Deck.js: Remote control and Sandstone style

groovecoder used Deck.js Remote recently to do a presentation. It is a neat system that uses websockets to advance slides on every viewer when the presenter goes on. groovecoder made some improvements to the existing library, such as making all links open in a new window, integrating Mozilla’s Sandstone theme, and asynchronous loading of iframes. He even packed it all nicely into a boiler plate repo for your convenience.

jlongster’s reaction to Jekyll

jlongster decided that waiting 10 seconds for Jekyll to regenerate while he was working on his blog was like working in the dark ages. So he stayed up until 4am to write a Node.js blogging engine. No wait, come back! This isn’t just another custom blog software a code wrote to procrastinate writing blog posts.

jlongster implemented a live markdown editor for posts and Persona based login. Anyone can edit a page, and if they don’t have permissions to ship it, an admin will get an email with a diff of the change. It is backed by Redis and is really quick. Pretty slick! Check out Node Blog Thing on Github.

Django Lint

ubernostrum was tired of manually checking for known problems during Django upgrades. So he did what any programmer worth his salt would do, and automated it.
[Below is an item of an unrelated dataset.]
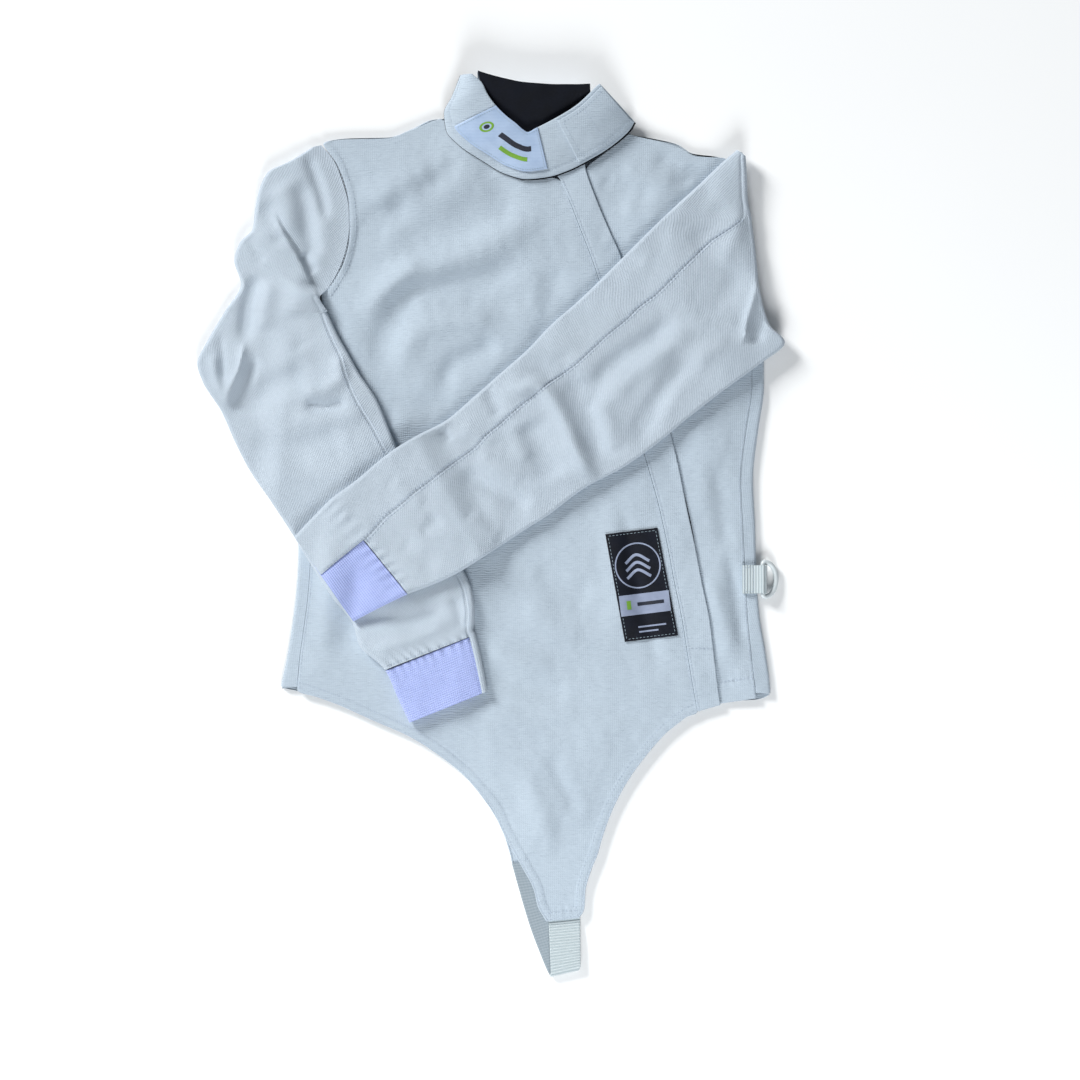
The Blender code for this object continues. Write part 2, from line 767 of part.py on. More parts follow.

He wrote a linting engine that will read by files line by line and call out to extensible callbacks to look for problems. So far he is looking for problematic Django imports and working on the Django 1.4 release notes.

Testing is always welcome, and contributors are encouraged. Check it out on Github.

django-jingo-offline-compressor

Trying saying that ten times fast. peterbe chimes in with a quick update on his efforts to integrate offline compression, Django, django-compressor, and Jingo (a library that enables Jinja templates on Django). When peterbe stated, django-compressor can generate nice bundles of CSS and JS, and it supported offline compression, but only for Django templates, not Jinja. Jinja templates could be used, but could only be bundled at request time, not deploy time. Since we like us some Jinja, and doing things at request time is lame, peterbe worked to bring all the things together.

django-jingo-offline-compressor is on Github and working towards being production ready, and testing is appreciated.

django-statsd nose plugin

andym uses statsd to record performance metrics in applications, but there wasn’t a good way to see these metrics when running tests, to spot regressions quicker. So he wrote a nose plugin to show this data when running tests too. You need to already have statsd timings built into your app, but you should be doing that already so you have pretty graphs to look at. Check out his blog post for more details.

Habitat

brianloveswords knows that when you run an app on Heroku, you are strongly encouraged to grab all your settings from environment variables, not files. Getting this data is a little icky in Node.js, so he wrote a little library for dealing with environment variables in all their forms in a clean way. Enter, Habitat.

Oh, and apparently Brian’s nick is meant as “Brian Loves Words”. I prefer the alternative “Brian Love Swords”. It’s more exciting that way.

Pi-Cam

wenzel got a Raspberry Pi recently, and decided to use it for some home surveillance. It would be weird if the camera was always on, and just anyone could look at it, so he wrote up a simple web app that turned the camera on and off, and only allowed certain Persona authenticated users access. A little less creepy, and a lot more awesome.

Uptime

davida decided to fix the lack of notification on some of our staging and development sites recently. Our normal monitoring system is way overkill, so something lighter was needed. He found a service called Uptime which fit the bill, but didn’t support authentication. So he hacked in Persona authentication and put it up on Mozilla Labs. Anyone with a mozilla.org or mozilla.com email can log in with Persona and set up services to monitor, and anyone can see the stats gathered. Check it out!.

The Best Data Structure

jsocol shows us a great data structure he is working on. It’s target goal is to store lots of words efficiently for auto-complete. Inspired by a trie, modeled after a DAG (my two personal favorite data structures), and he calls his library YoDAWG. It is written in C for memory compactness, and already has Python bindings! What’s not to love?

Thanks for tuning in, and see you next month!